In the coming months, FIFA and its President will still have to deal with the damning allegations that emerge from the ongoing probe. Working with U.S. law enforcement, Swiss authorities have launched a separate investigation into how FIFA allotted Russia and Qatar the rights to host the next two World Cup championships. But even if these criminal cases implicate Blatter directly, or discredit him enough to force his resignation, it is far from clear that FIFA will change.
“You have to understand the structure of FIFA,” said Forest, the investigative journalist. “In one sense it’s a beautiful and pure democracy. A small country like Togo has the same voting power as a country like Germany. But it’s also FIFA’s fundamental weakness.” In practice, it seems to encourage FIFA’s leadership to court the favor of the smallest federations, because they know that with their support, a FIFA President is effectively immune to internal demands for change.

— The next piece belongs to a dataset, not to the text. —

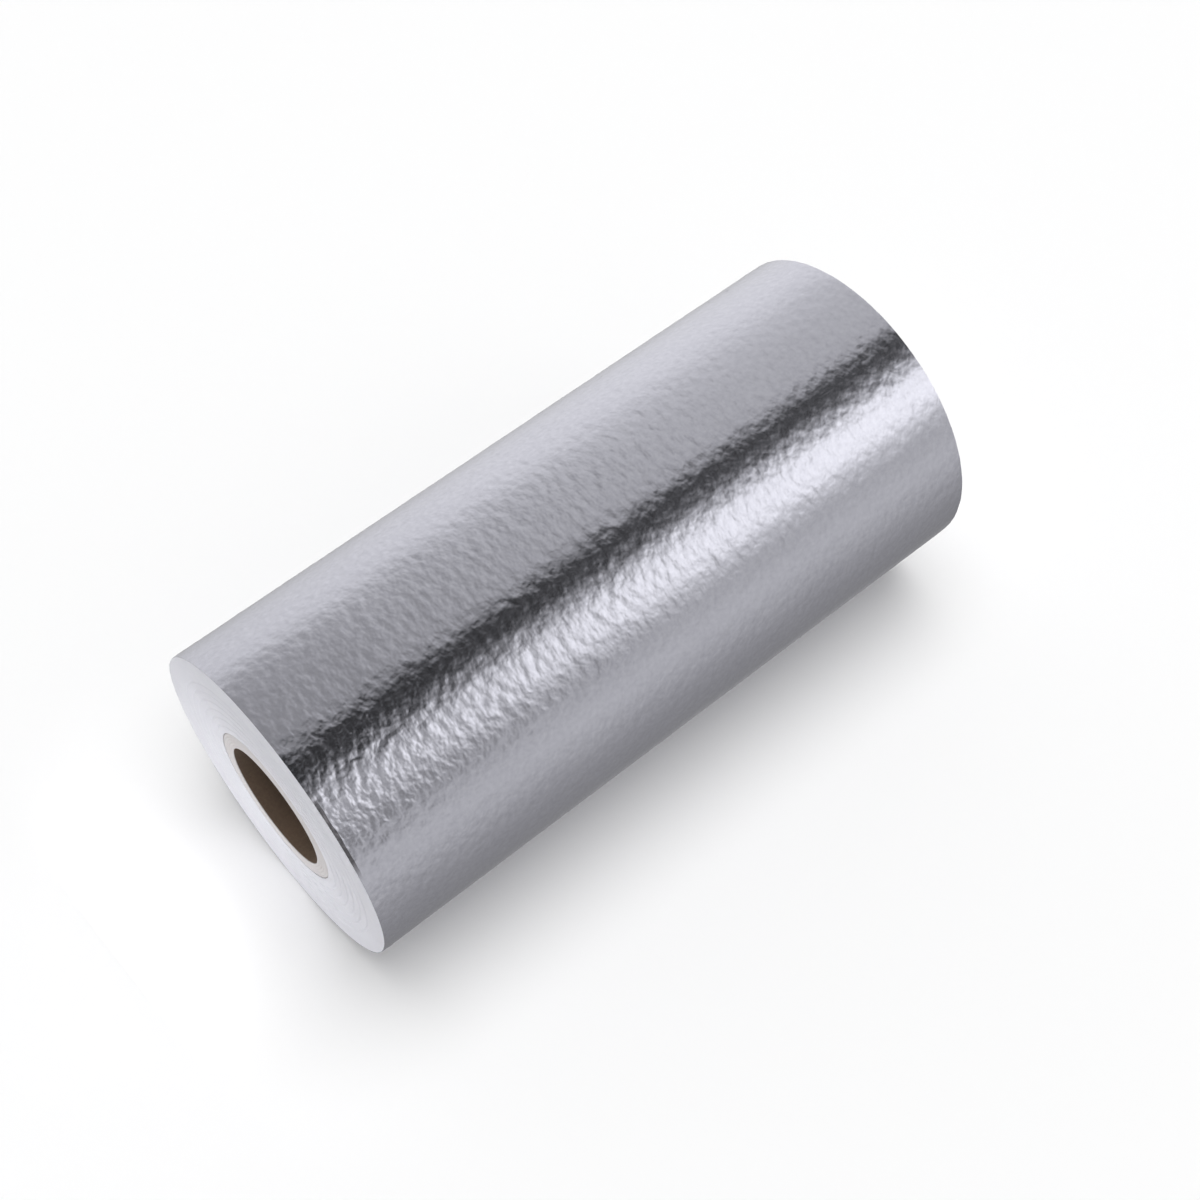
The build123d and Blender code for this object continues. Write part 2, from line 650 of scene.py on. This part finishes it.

In his parting remarks on Friday, Blatter seemed to signal that this culture would persist. Instead of addressing the corruption scandal directly—he only referred to it as a “storm,” as though it were a natural and temporary bit of turbulence—he promised to give more seats on FIFA’s ruling committee to representatives of Oceania, which is mostly comprised of Pacific Island countries like Fiji. That is what FIFA needs right now, he said, for the sake of “solidarity.”
And as long as Blatter can use such favors to keep the developing world behind him, there is little that the wealthy nations of the world can do to influence his leadership. They may just have to resign themselves to another four years under Blatter, who seemed to feel that his time in office hadn’t lasted all that long. “What is this notion of time? Time is infinite and we slice it up,” the 79-year-old remarked, turning suddenly philosophical as the congress wound down. “The more one ages, the more time flies by quickly, time grows short. So I am with you, and I would quite simply like to stay with you.” And with that, the majority of the audience broke into wild applause.